» **TASK MATERIAL**:
■ ■ ■ ■ ■ ■ ■

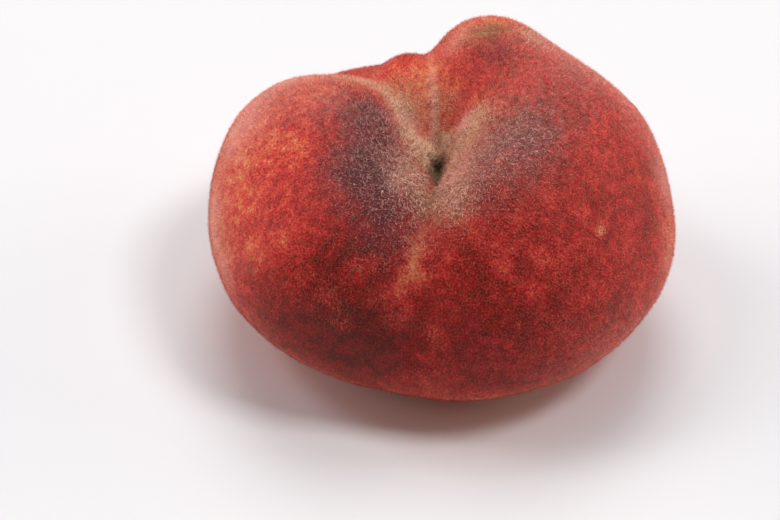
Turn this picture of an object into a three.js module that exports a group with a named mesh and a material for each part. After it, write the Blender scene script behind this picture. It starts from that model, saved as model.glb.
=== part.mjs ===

■ ■ ■ ■ ■ ■ ■

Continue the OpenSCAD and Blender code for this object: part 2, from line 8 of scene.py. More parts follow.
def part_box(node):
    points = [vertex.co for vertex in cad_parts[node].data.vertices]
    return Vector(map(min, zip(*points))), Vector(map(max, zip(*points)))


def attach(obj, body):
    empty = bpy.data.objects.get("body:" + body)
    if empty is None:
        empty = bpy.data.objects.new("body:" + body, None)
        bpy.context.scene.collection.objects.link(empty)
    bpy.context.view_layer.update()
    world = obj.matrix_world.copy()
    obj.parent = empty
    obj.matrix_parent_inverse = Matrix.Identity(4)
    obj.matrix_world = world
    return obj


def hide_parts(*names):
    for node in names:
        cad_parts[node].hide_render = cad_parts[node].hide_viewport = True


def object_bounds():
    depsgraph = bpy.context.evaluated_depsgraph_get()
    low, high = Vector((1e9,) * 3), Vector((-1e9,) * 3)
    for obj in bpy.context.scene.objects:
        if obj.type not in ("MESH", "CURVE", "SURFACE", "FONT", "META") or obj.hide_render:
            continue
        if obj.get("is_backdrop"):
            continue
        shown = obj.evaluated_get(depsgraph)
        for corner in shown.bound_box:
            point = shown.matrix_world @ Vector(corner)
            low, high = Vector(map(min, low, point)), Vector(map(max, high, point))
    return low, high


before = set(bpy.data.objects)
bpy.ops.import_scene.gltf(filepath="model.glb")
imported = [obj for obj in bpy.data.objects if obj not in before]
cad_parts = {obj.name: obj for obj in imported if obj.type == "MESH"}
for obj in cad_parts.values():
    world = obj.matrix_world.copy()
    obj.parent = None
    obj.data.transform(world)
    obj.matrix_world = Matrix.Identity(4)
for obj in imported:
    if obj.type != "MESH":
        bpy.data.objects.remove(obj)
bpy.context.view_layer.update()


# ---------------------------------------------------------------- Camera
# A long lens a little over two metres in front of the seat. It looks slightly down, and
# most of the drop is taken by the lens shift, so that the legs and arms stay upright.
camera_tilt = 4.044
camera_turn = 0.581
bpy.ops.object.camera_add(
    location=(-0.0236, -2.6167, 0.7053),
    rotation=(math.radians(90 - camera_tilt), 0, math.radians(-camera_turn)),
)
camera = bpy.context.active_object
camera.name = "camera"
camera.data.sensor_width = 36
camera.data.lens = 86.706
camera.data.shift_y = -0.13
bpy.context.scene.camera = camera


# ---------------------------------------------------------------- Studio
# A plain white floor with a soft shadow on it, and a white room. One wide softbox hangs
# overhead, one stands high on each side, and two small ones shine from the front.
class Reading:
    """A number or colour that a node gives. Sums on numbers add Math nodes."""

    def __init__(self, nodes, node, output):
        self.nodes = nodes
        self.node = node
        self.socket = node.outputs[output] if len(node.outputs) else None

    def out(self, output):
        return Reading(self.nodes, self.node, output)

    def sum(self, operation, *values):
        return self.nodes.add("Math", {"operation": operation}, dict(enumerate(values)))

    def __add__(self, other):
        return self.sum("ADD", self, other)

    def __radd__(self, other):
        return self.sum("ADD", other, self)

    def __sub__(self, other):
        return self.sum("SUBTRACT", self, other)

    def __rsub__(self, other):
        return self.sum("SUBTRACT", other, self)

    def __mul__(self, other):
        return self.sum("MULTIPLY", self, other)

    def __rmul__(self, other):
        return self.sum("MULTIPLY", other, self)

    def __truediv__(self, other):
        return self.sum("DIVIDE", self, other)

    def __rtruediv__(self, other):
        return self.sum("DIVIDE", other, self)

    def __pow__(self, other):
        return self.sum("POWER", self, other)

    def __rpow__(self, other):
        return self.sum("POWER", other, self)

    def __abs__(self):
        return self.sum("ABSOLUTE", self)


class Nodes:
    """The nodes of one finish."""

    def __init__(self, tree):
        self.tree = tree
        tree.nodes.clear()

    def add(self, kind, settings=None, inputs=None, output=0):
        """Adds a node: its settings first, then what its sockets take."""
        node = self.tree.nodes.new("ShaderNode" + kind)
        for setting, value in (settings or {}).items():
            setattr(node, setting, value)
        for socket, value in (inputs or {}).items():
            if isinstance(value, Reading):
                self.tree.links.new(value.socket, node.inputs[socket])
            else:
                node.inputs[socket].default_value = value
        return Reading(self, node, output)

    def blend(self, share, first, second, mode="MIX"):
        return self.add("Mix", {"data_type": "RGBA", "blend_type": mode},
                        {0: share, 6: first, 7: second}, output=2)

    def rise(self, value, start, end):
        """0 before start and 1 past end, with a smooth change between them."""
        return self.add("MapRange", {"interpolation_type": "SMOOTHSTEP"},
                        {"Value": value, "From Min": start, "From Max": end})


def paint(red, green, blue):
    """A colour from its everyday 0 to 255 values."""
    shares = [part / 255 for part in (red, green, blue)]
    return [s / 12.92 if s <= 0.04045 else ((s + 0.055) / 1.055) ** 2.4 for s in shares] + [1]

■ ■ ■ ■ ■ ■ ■

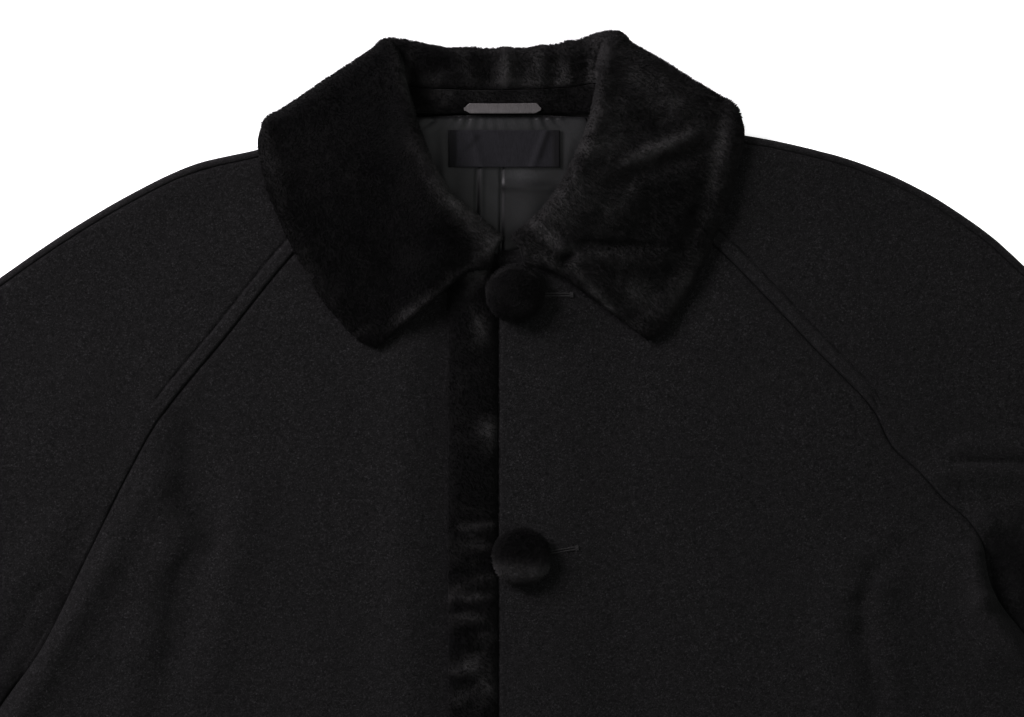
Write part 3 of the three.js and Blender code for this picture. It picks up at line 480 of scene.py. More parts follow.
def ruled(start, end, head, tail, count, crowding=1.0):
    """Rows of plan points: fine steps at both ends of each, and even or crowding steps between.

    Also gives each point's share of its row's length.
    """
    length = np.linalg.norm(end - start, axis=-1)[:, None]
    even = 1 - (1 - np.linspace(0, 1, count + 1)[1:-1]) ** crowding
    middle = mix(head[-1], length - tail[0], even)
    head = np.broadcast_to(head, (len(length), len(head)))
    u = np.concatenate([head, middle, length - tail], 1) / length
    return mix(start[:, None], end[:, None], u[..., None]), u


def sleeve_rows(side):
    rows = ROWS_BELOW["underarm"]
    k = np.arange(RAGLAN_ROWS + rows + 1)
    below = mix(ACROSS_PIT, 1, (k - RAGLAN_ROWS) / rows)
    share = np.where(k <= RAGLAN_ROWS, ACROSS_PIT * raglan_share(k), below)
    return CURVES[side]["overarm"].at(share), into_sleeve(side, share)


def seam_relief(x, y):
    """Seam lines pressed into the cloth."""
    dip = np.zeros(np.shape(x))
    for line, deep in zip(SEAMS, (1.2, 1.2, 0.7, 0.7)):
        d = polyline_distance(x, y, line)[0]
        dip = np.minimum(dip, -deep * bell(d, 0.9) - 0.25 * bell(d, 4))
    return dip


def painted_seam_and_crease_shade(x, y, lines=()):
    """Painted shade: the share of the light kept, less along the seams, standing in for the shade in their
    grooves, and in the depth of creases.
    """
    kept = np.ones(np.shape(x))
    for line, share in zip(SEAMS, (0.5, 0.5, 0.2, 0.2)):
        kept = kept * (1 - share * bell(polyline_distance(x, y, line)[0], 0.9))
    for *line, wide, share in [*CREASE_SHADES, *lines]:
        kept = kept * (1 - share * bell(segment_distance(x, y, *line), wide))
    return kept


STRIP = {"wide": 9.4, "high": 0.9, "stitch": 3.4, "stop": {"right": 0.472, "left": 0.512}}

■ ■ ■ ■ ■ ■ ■

» **GOAL OF THE EXERCISE**:
Only the lines from the one containing "Write part 3" through the one containing "crowding steps between." are to be retyped, both boundary lines included, with no other material.

» **ANSWER FOR THE TASK**:
Write part 3 of the three.js and Blender code for this picture. It picks up at line 480 of scene.py. More parts follow.
def ruled(start, end, head, tail, count, crowding=1.0):
    """Rows of plan points: fine steps at both ends of each, and even or crowding steps between.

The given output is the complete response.